Terkait Covid-19, Pelaku Usaha Pariwisata Sebaiknya Permudah Proses Refund
Artikel Pariwisata – Dampak pandemi virus corona (covid-19) salah satunya dirasakan sektor pariwisata. Permintaan refund (pengembalian dana) dari konsumen meningkat, terutama untuk tiket pesawat dan hotel.
Pariwisata Terkait aturan refund saat masa pandemi virus corona, menurut Ketua Pengurus Harian Yayasan Lembaga Konsumen Indonesia (YLKI) Tulus Abadi, maskapai penerbangan sebaiknya tidak mempersulit proses refund. Di sisi lain, Tulus menyarankan agar konsumen juga sebaiknya membaca dengan seksama persyaratan dan perjanjian awal untuk pembelian tiket. “Apakah tiket itu refundable atau non-refundable. Kalau di awal dikatakan refundable harusnya dikembalikan tanpa dikenakan potongan apa pun. Nah kalau non-refundable, itu berbeda,” ujar Tulus kepada Kompas.com, Selasa (17/3/2020). Namun, karena kondisi saat ini dipandang sebagai kondisi darurat, maka seharusnya pelaku usaha sebaiknya tidak “menghanguskan” tiket konsumen. “Karena kan niatnya konsumen tidak membatalkan tapi karena kondisi darurat di mana keamanan jadi prioritas semua orang seharusnya tidak dipotong (biaya refund),” jelas Tulus. “Harusnya dalam kasus tiket, Kementerian Perhubungan mungkin bisa memberikan aturan bahwa maskapai harus melakukan refund pada konsumen,” lanjutnya. Tulus juga menyarankan sebaiknya konsumen memberi tahu lebih awal jika ingin dibatalkan, sehingga ada waktu bagi pelaku usaha untuk memproses pembatalan tersebut. Lihat Foto Wisatawan menikmati senja di Pantai Seminyak, Badung, Bali, Senin (22/7/2019). Pantai Seminyak menjadi salah satu lokasi favorit wisatawan untuk menyaksikan matahari terbenam.

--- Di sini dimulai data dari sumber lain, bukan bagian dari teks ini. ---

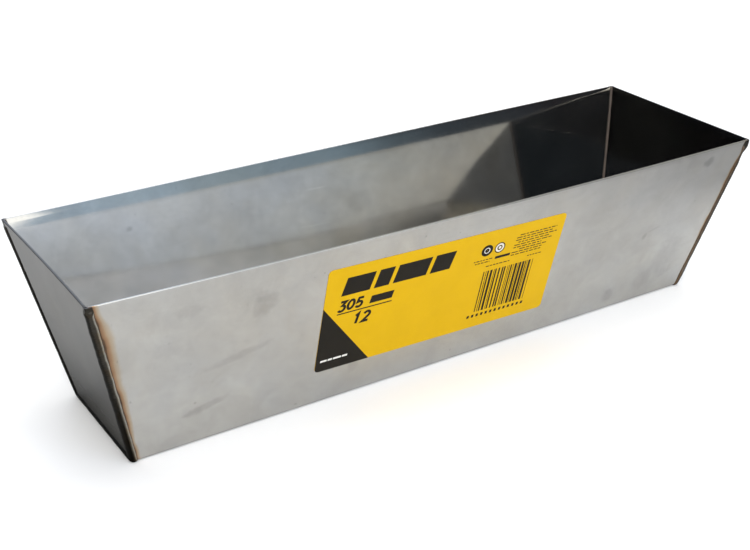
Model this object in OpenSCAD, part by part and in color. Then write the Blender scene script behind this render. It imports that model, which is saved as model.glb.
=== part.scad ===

Bagaimana sebaiknya pelaku usaha bersikap? Menurut Founder and Chairman MarkPlus Inc, Hermawan Kartajaya, ada beberapa hal yang bisa dilakukan pelaku usaha pariwisata dalam memperkuat branding. “Di waktu krisis, integrity diuji soal apa yang kamu janjikan. Ketika diuji dengan krisis, apakah kamu tetap konsisten terhadap janji yang kamu berikan pada customer,” ujar Hermawan pada Kompas.com, Selasa (17/3/2020). “Banyak brand yang janji, customer satisfaction is everything. Tapi pada waktu krisis itu tidak dilaksanakan,” lanjutnya. Menurutnya, salah satu hal yang bisa dilakukan pelaku usaha untuk memperkuat image mereka adalah lewat pemberian opsi penundaan perjalanan yang kemudian ditambah dengan berbagai bonus dan fasilitas yang menguntungkan. “Jangan refund tapi delay. Janjikan hal melebihi yang ditawarkan di awal. Intinya brand akan melayani lebih baik dan melewati janji yang mereka berikan,” jelas Hermawan. Jika pelaku usaha memberikan pelayanan seperti ini, menurut Hermawan, brand tersebut bisa saja malah lebih kuat paska krisis pandemi corona. Lihat Foto ILUSTRASI – Pelancong di Hanoi, Vietnam(Shutterstock) “Karena kalau refund itu kan sama-sama rugi baik maskapai atau pun pelanggan. Biayanya dipotong macam-macam, jadi lebih baik kasih pilihan delay saja,” tegasnya. Hal yang sama juga diungkapkan oleh akademisi dan praktisi bisnis, Rhenald Kasali. Menurutnya, opsi selain refund bisa jadi pilihan yang bijaksana. “Misalnya, saya mau pergi ke Jawa Tengah tapi karena ada imbauan ini saya menunda. Kalau tiket saya dihitung hangus, saya kecewa karena sebenarnya tetap akan pergi di bulan depan ketika virus sudah reda karena sudah direncanakan,” jelas Rhenald kepada Kompas.com, Selasa (17/3/2020). Selain itu, menurut Rhenald, maskapai penerbangan harus bisa mengantisipasi kemungkinan lonjakan dari penundaan perjalanan. “Jangan terlalu fokus terhadap refund. Lebih baik berikan saja dan buat sistem yang mempermudah konsumen,” kata Rhenald.